Accessibility also tends to reveal more than teams expect. Many organizations assume accessibility reviews only catch compliance problems, but they often expose broader UX weaknesses: vague link labels, poor error recovery, unclear structure, weak contrast, or interactions that are simply harder than they need to be. In other words, accessibility work usually improves the experience for more users than the team first imagined.
Perhaps the biggest lesson from real audits is that evidence changes conversations. Before an audit, everyone has a theory. After an audit, the discussion becomes more grounded. Instead of arguing about preferences, teams can point to a broken flow, a failed task, a confusing message, or a repeated user hesitation. That shift is huge. It saves time, reduces politics, and makes prioritization far easier.

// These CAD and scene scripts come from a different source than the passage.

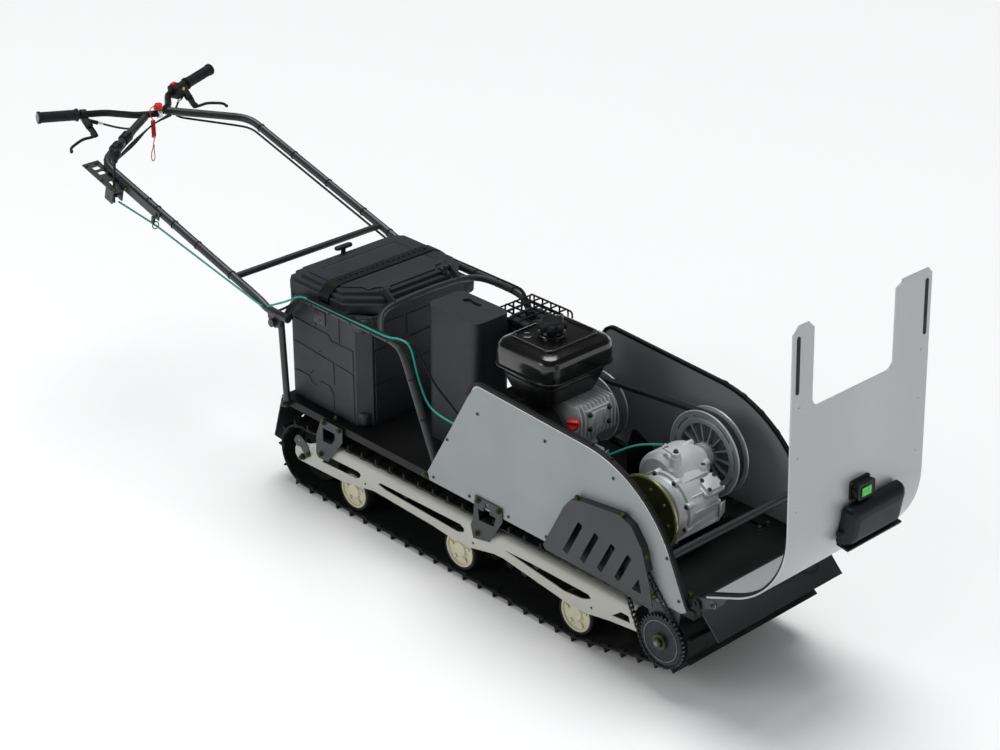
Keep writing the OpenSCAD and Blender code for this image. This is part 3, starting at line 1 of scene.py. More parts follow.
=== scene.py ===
"""Dresses the tracked snow tow vehicle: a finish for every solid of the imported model, and its fine pieces."""
import json
from math import asin, atan2, cos, hypot, pi, radians, sin, sqrt, tan

import bmesh
import bpy
from mathutils import Matrix, Vector

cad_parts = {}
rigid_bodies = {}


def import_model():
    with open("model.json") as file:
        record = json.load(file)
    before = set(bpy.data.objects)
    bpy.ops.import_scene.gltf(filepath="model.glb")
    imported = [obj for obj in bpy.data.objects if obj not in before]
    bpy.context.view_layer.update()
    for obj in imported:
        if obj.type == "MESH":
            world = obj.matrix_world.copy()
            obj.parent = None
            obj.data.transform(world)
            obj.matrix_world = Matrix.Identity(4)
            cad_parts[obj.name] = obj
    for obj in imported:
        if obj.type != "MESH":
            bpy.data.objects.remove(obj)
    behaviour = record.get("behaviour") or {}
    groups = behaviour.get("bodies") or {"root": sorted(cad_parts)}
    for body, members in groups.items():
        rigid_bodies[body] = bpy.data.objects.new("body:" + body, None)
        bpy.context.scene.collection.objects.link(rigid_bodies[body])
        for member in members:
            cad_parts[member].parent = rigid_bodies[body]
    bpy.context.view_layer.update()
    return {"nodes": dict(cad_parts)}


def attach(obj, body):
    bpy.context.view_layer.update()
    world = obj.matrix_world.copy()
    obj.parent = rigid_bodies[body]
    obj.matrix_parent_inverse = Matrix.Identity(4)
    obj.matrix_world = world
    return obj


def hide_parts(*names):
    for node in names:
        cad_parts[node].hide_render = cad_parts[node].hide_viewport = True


bl_info = {
    "name": "Tracked snow tow vehicle",
    "version": (1, 0, 0),
    "blender": (4, 5, 0),
    "location": "3D View > Sidebar > Tow Vehicle",
    "description": "Adds the finishes and the fine pieces of a walk-behind tracked tow vehicle",
    "category": "Object",
}

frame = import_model()
NODES = frame["nodes"]
MM = 0.001
# the CAD part is drawn from the middle of the track and then moved forward by this length
SHIFT = 403.7
FORWARD, ACROSS, UPRIGHT = (1, 0, 0), (0, 1, 0), (0, 0, 1)
MIRROR = Matrix.Scale(-1, 4, ACROSS)
ORIGIN = (-SHIFT, 0, 0)


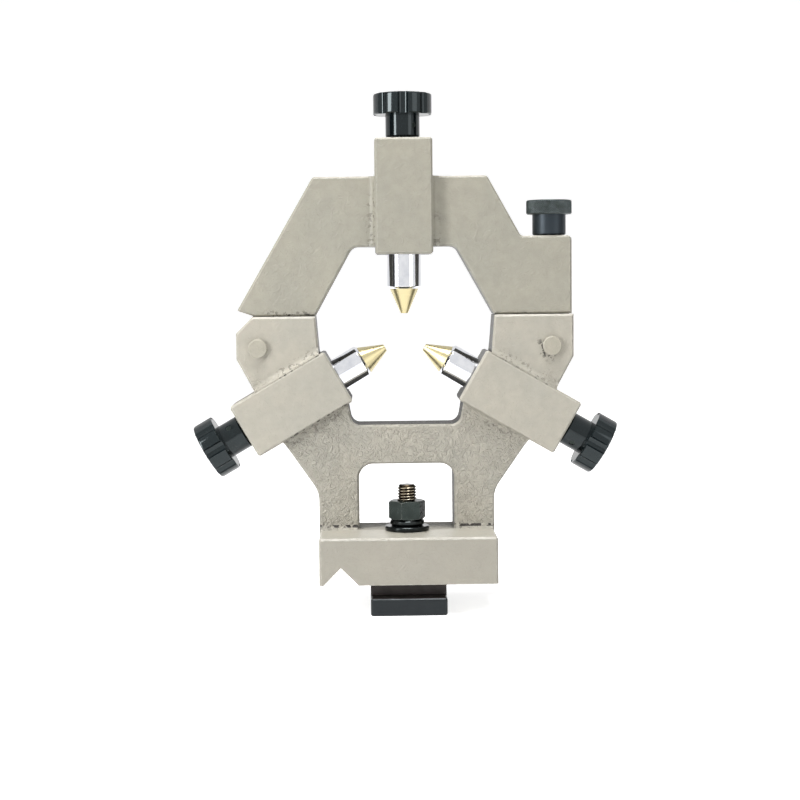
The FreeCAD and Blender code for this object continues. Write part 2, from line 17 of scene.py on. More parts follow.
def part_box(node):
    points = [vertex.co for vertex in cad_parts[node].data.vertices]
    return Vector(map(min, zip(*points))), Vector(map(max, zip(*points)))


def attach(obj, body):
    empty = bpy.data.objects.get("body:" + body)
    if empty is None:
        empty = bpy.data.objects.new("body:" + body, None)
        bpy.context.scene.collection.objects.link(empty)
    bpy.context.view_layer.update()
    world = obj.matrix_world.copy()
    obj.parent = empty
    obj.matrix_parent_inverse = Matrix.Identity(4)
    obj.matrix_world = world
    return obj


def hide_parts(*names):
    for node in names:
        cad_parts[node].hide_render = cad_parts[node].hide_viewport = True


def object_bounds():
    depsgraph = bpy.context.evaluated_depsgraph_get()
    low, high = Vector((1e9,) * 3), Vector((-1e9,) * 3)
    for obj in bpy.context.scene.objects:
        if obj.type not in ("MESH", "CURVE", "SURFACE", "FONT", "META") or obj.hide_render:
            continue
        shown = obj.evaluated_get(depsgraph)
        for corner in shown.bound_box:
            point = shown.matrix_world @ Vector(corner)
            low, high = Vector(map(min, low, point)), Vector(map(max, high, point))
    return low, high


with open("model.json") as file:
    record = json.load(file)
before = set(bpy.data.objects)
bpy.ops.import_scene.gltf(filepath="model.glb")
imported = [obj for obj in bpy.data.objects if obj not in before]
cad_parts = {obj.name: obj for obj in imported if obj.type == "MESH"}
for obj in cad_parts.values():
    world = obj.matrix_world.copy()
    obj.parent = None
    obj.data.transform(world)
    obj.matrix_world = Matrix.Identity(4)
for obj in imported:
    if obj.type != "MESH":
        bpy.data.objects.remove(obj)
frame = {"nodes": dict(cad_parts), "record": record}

CAD_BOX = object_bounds()
MM = 0.001
BODY_OF = {node: body for body, nodes in frame["record"]["behaviour"]["bodies"].items() for node in nodes}
JAW_NAMES = ("top", "left", "right")
print("nodes", len(BODY_OF), "box", [tuple(round(v / MM) for v in corner) for corner in CAD_BOX])

# %% [markdown]
# ## Where the turned pieces lie
#
# Turned pieces show rings round their own axis, so their finish needs coordinates that follow that axis.
# Each jaw points at the work's axis from its own side. A matrix for each jaw turns a point of the whole
# rest into one with Z along that jaw, and the upright clamp screw and stud only need a shift.

# %% Places of the turned pieces
WORK_CENTRE = Vector((0, 0, 125 * MM))
JAW_ANGLE = {"top": 0, "left": 120, "right": -120}  # degrees from straight up, towards the left


def jaw_frame(name):
    """Matrix that takes a point of the rest to a jaw's own axes, Z outwards."""
    turn = Matrix.Rotation(math.radians(JAW_ANGLE[name]), 4, "Y")
    return turn @ Matrix.Translation(-WORK_CENTRE)


def foot_of(node):
    """Middle of an upright piece's foot."""
    low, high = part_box(node)
    return Vector(((low[0] + high[0]) / 2, (low[1] + high[1]) / 2, low[2]))


def upright_frame(node):
    """Matrix that puts the middle of an upright piece's foot at zero."""
    return Matrix.Translation(-foot_of(node))


TURNED = {}
for jaw in JAW_NAMES:
    for piece in ("quill", "jaw_tip", "jaw_screw", "end_bush", "star_knob", "knob_pin"):
        TURNED[f"{piece}_{jaw}"] = jaw_frame(jaw)
for node in ("clamp_screw", "clamp_knob", "clamp_stud", "clamp_nut", "flat_washer", "lock_washer"):
    TURNED[node] = upright_frame(node)
top_low, top_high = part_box("quill_top")
print("top quill", round((top_high[2] - top_low[2]) / MM, 1), "mm long")

# %% [markdown]
# ## Small helpers for node trees
#
# Every finish is a tree of nodes. One helper adds a node and fills its sockets, each with a number, a
# colour or a link from another node. A second starts a node group with named inputs and outputs, so that
# an effect such as edge wear is built once and used by many finishes.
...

The strongest teams also treat audits as a habit rather than a rescue mission. They do not wait until conversion drops off a cliff. They review key journeys regularly, test important changes, and use audits to stay honest about what users are actually experiencing. That is where UX audits become most valuable: not as a dramatic one-time event, but as part of a steady, disciplined improvement process.
Conclusion
A UX audit is one of the clearest ways to improve digital performance without guessing your way through it. It helps you move beyond surface opinions and see how users really experience your product. When you define the right scope, combine analytics with qualitative insight, review core journeys carefully, and prioritize recommendations based on impact, the result is not just a nicer interface. It is a smoother path for users and a stronger outcome for the business.
If there is one takeaway worth taping to the wall, it is this: audit the experience your users actually have, not the one your team assumes they have. That is where the good fixes live. And thankfully, most of them do not require a confetti cannon redesign.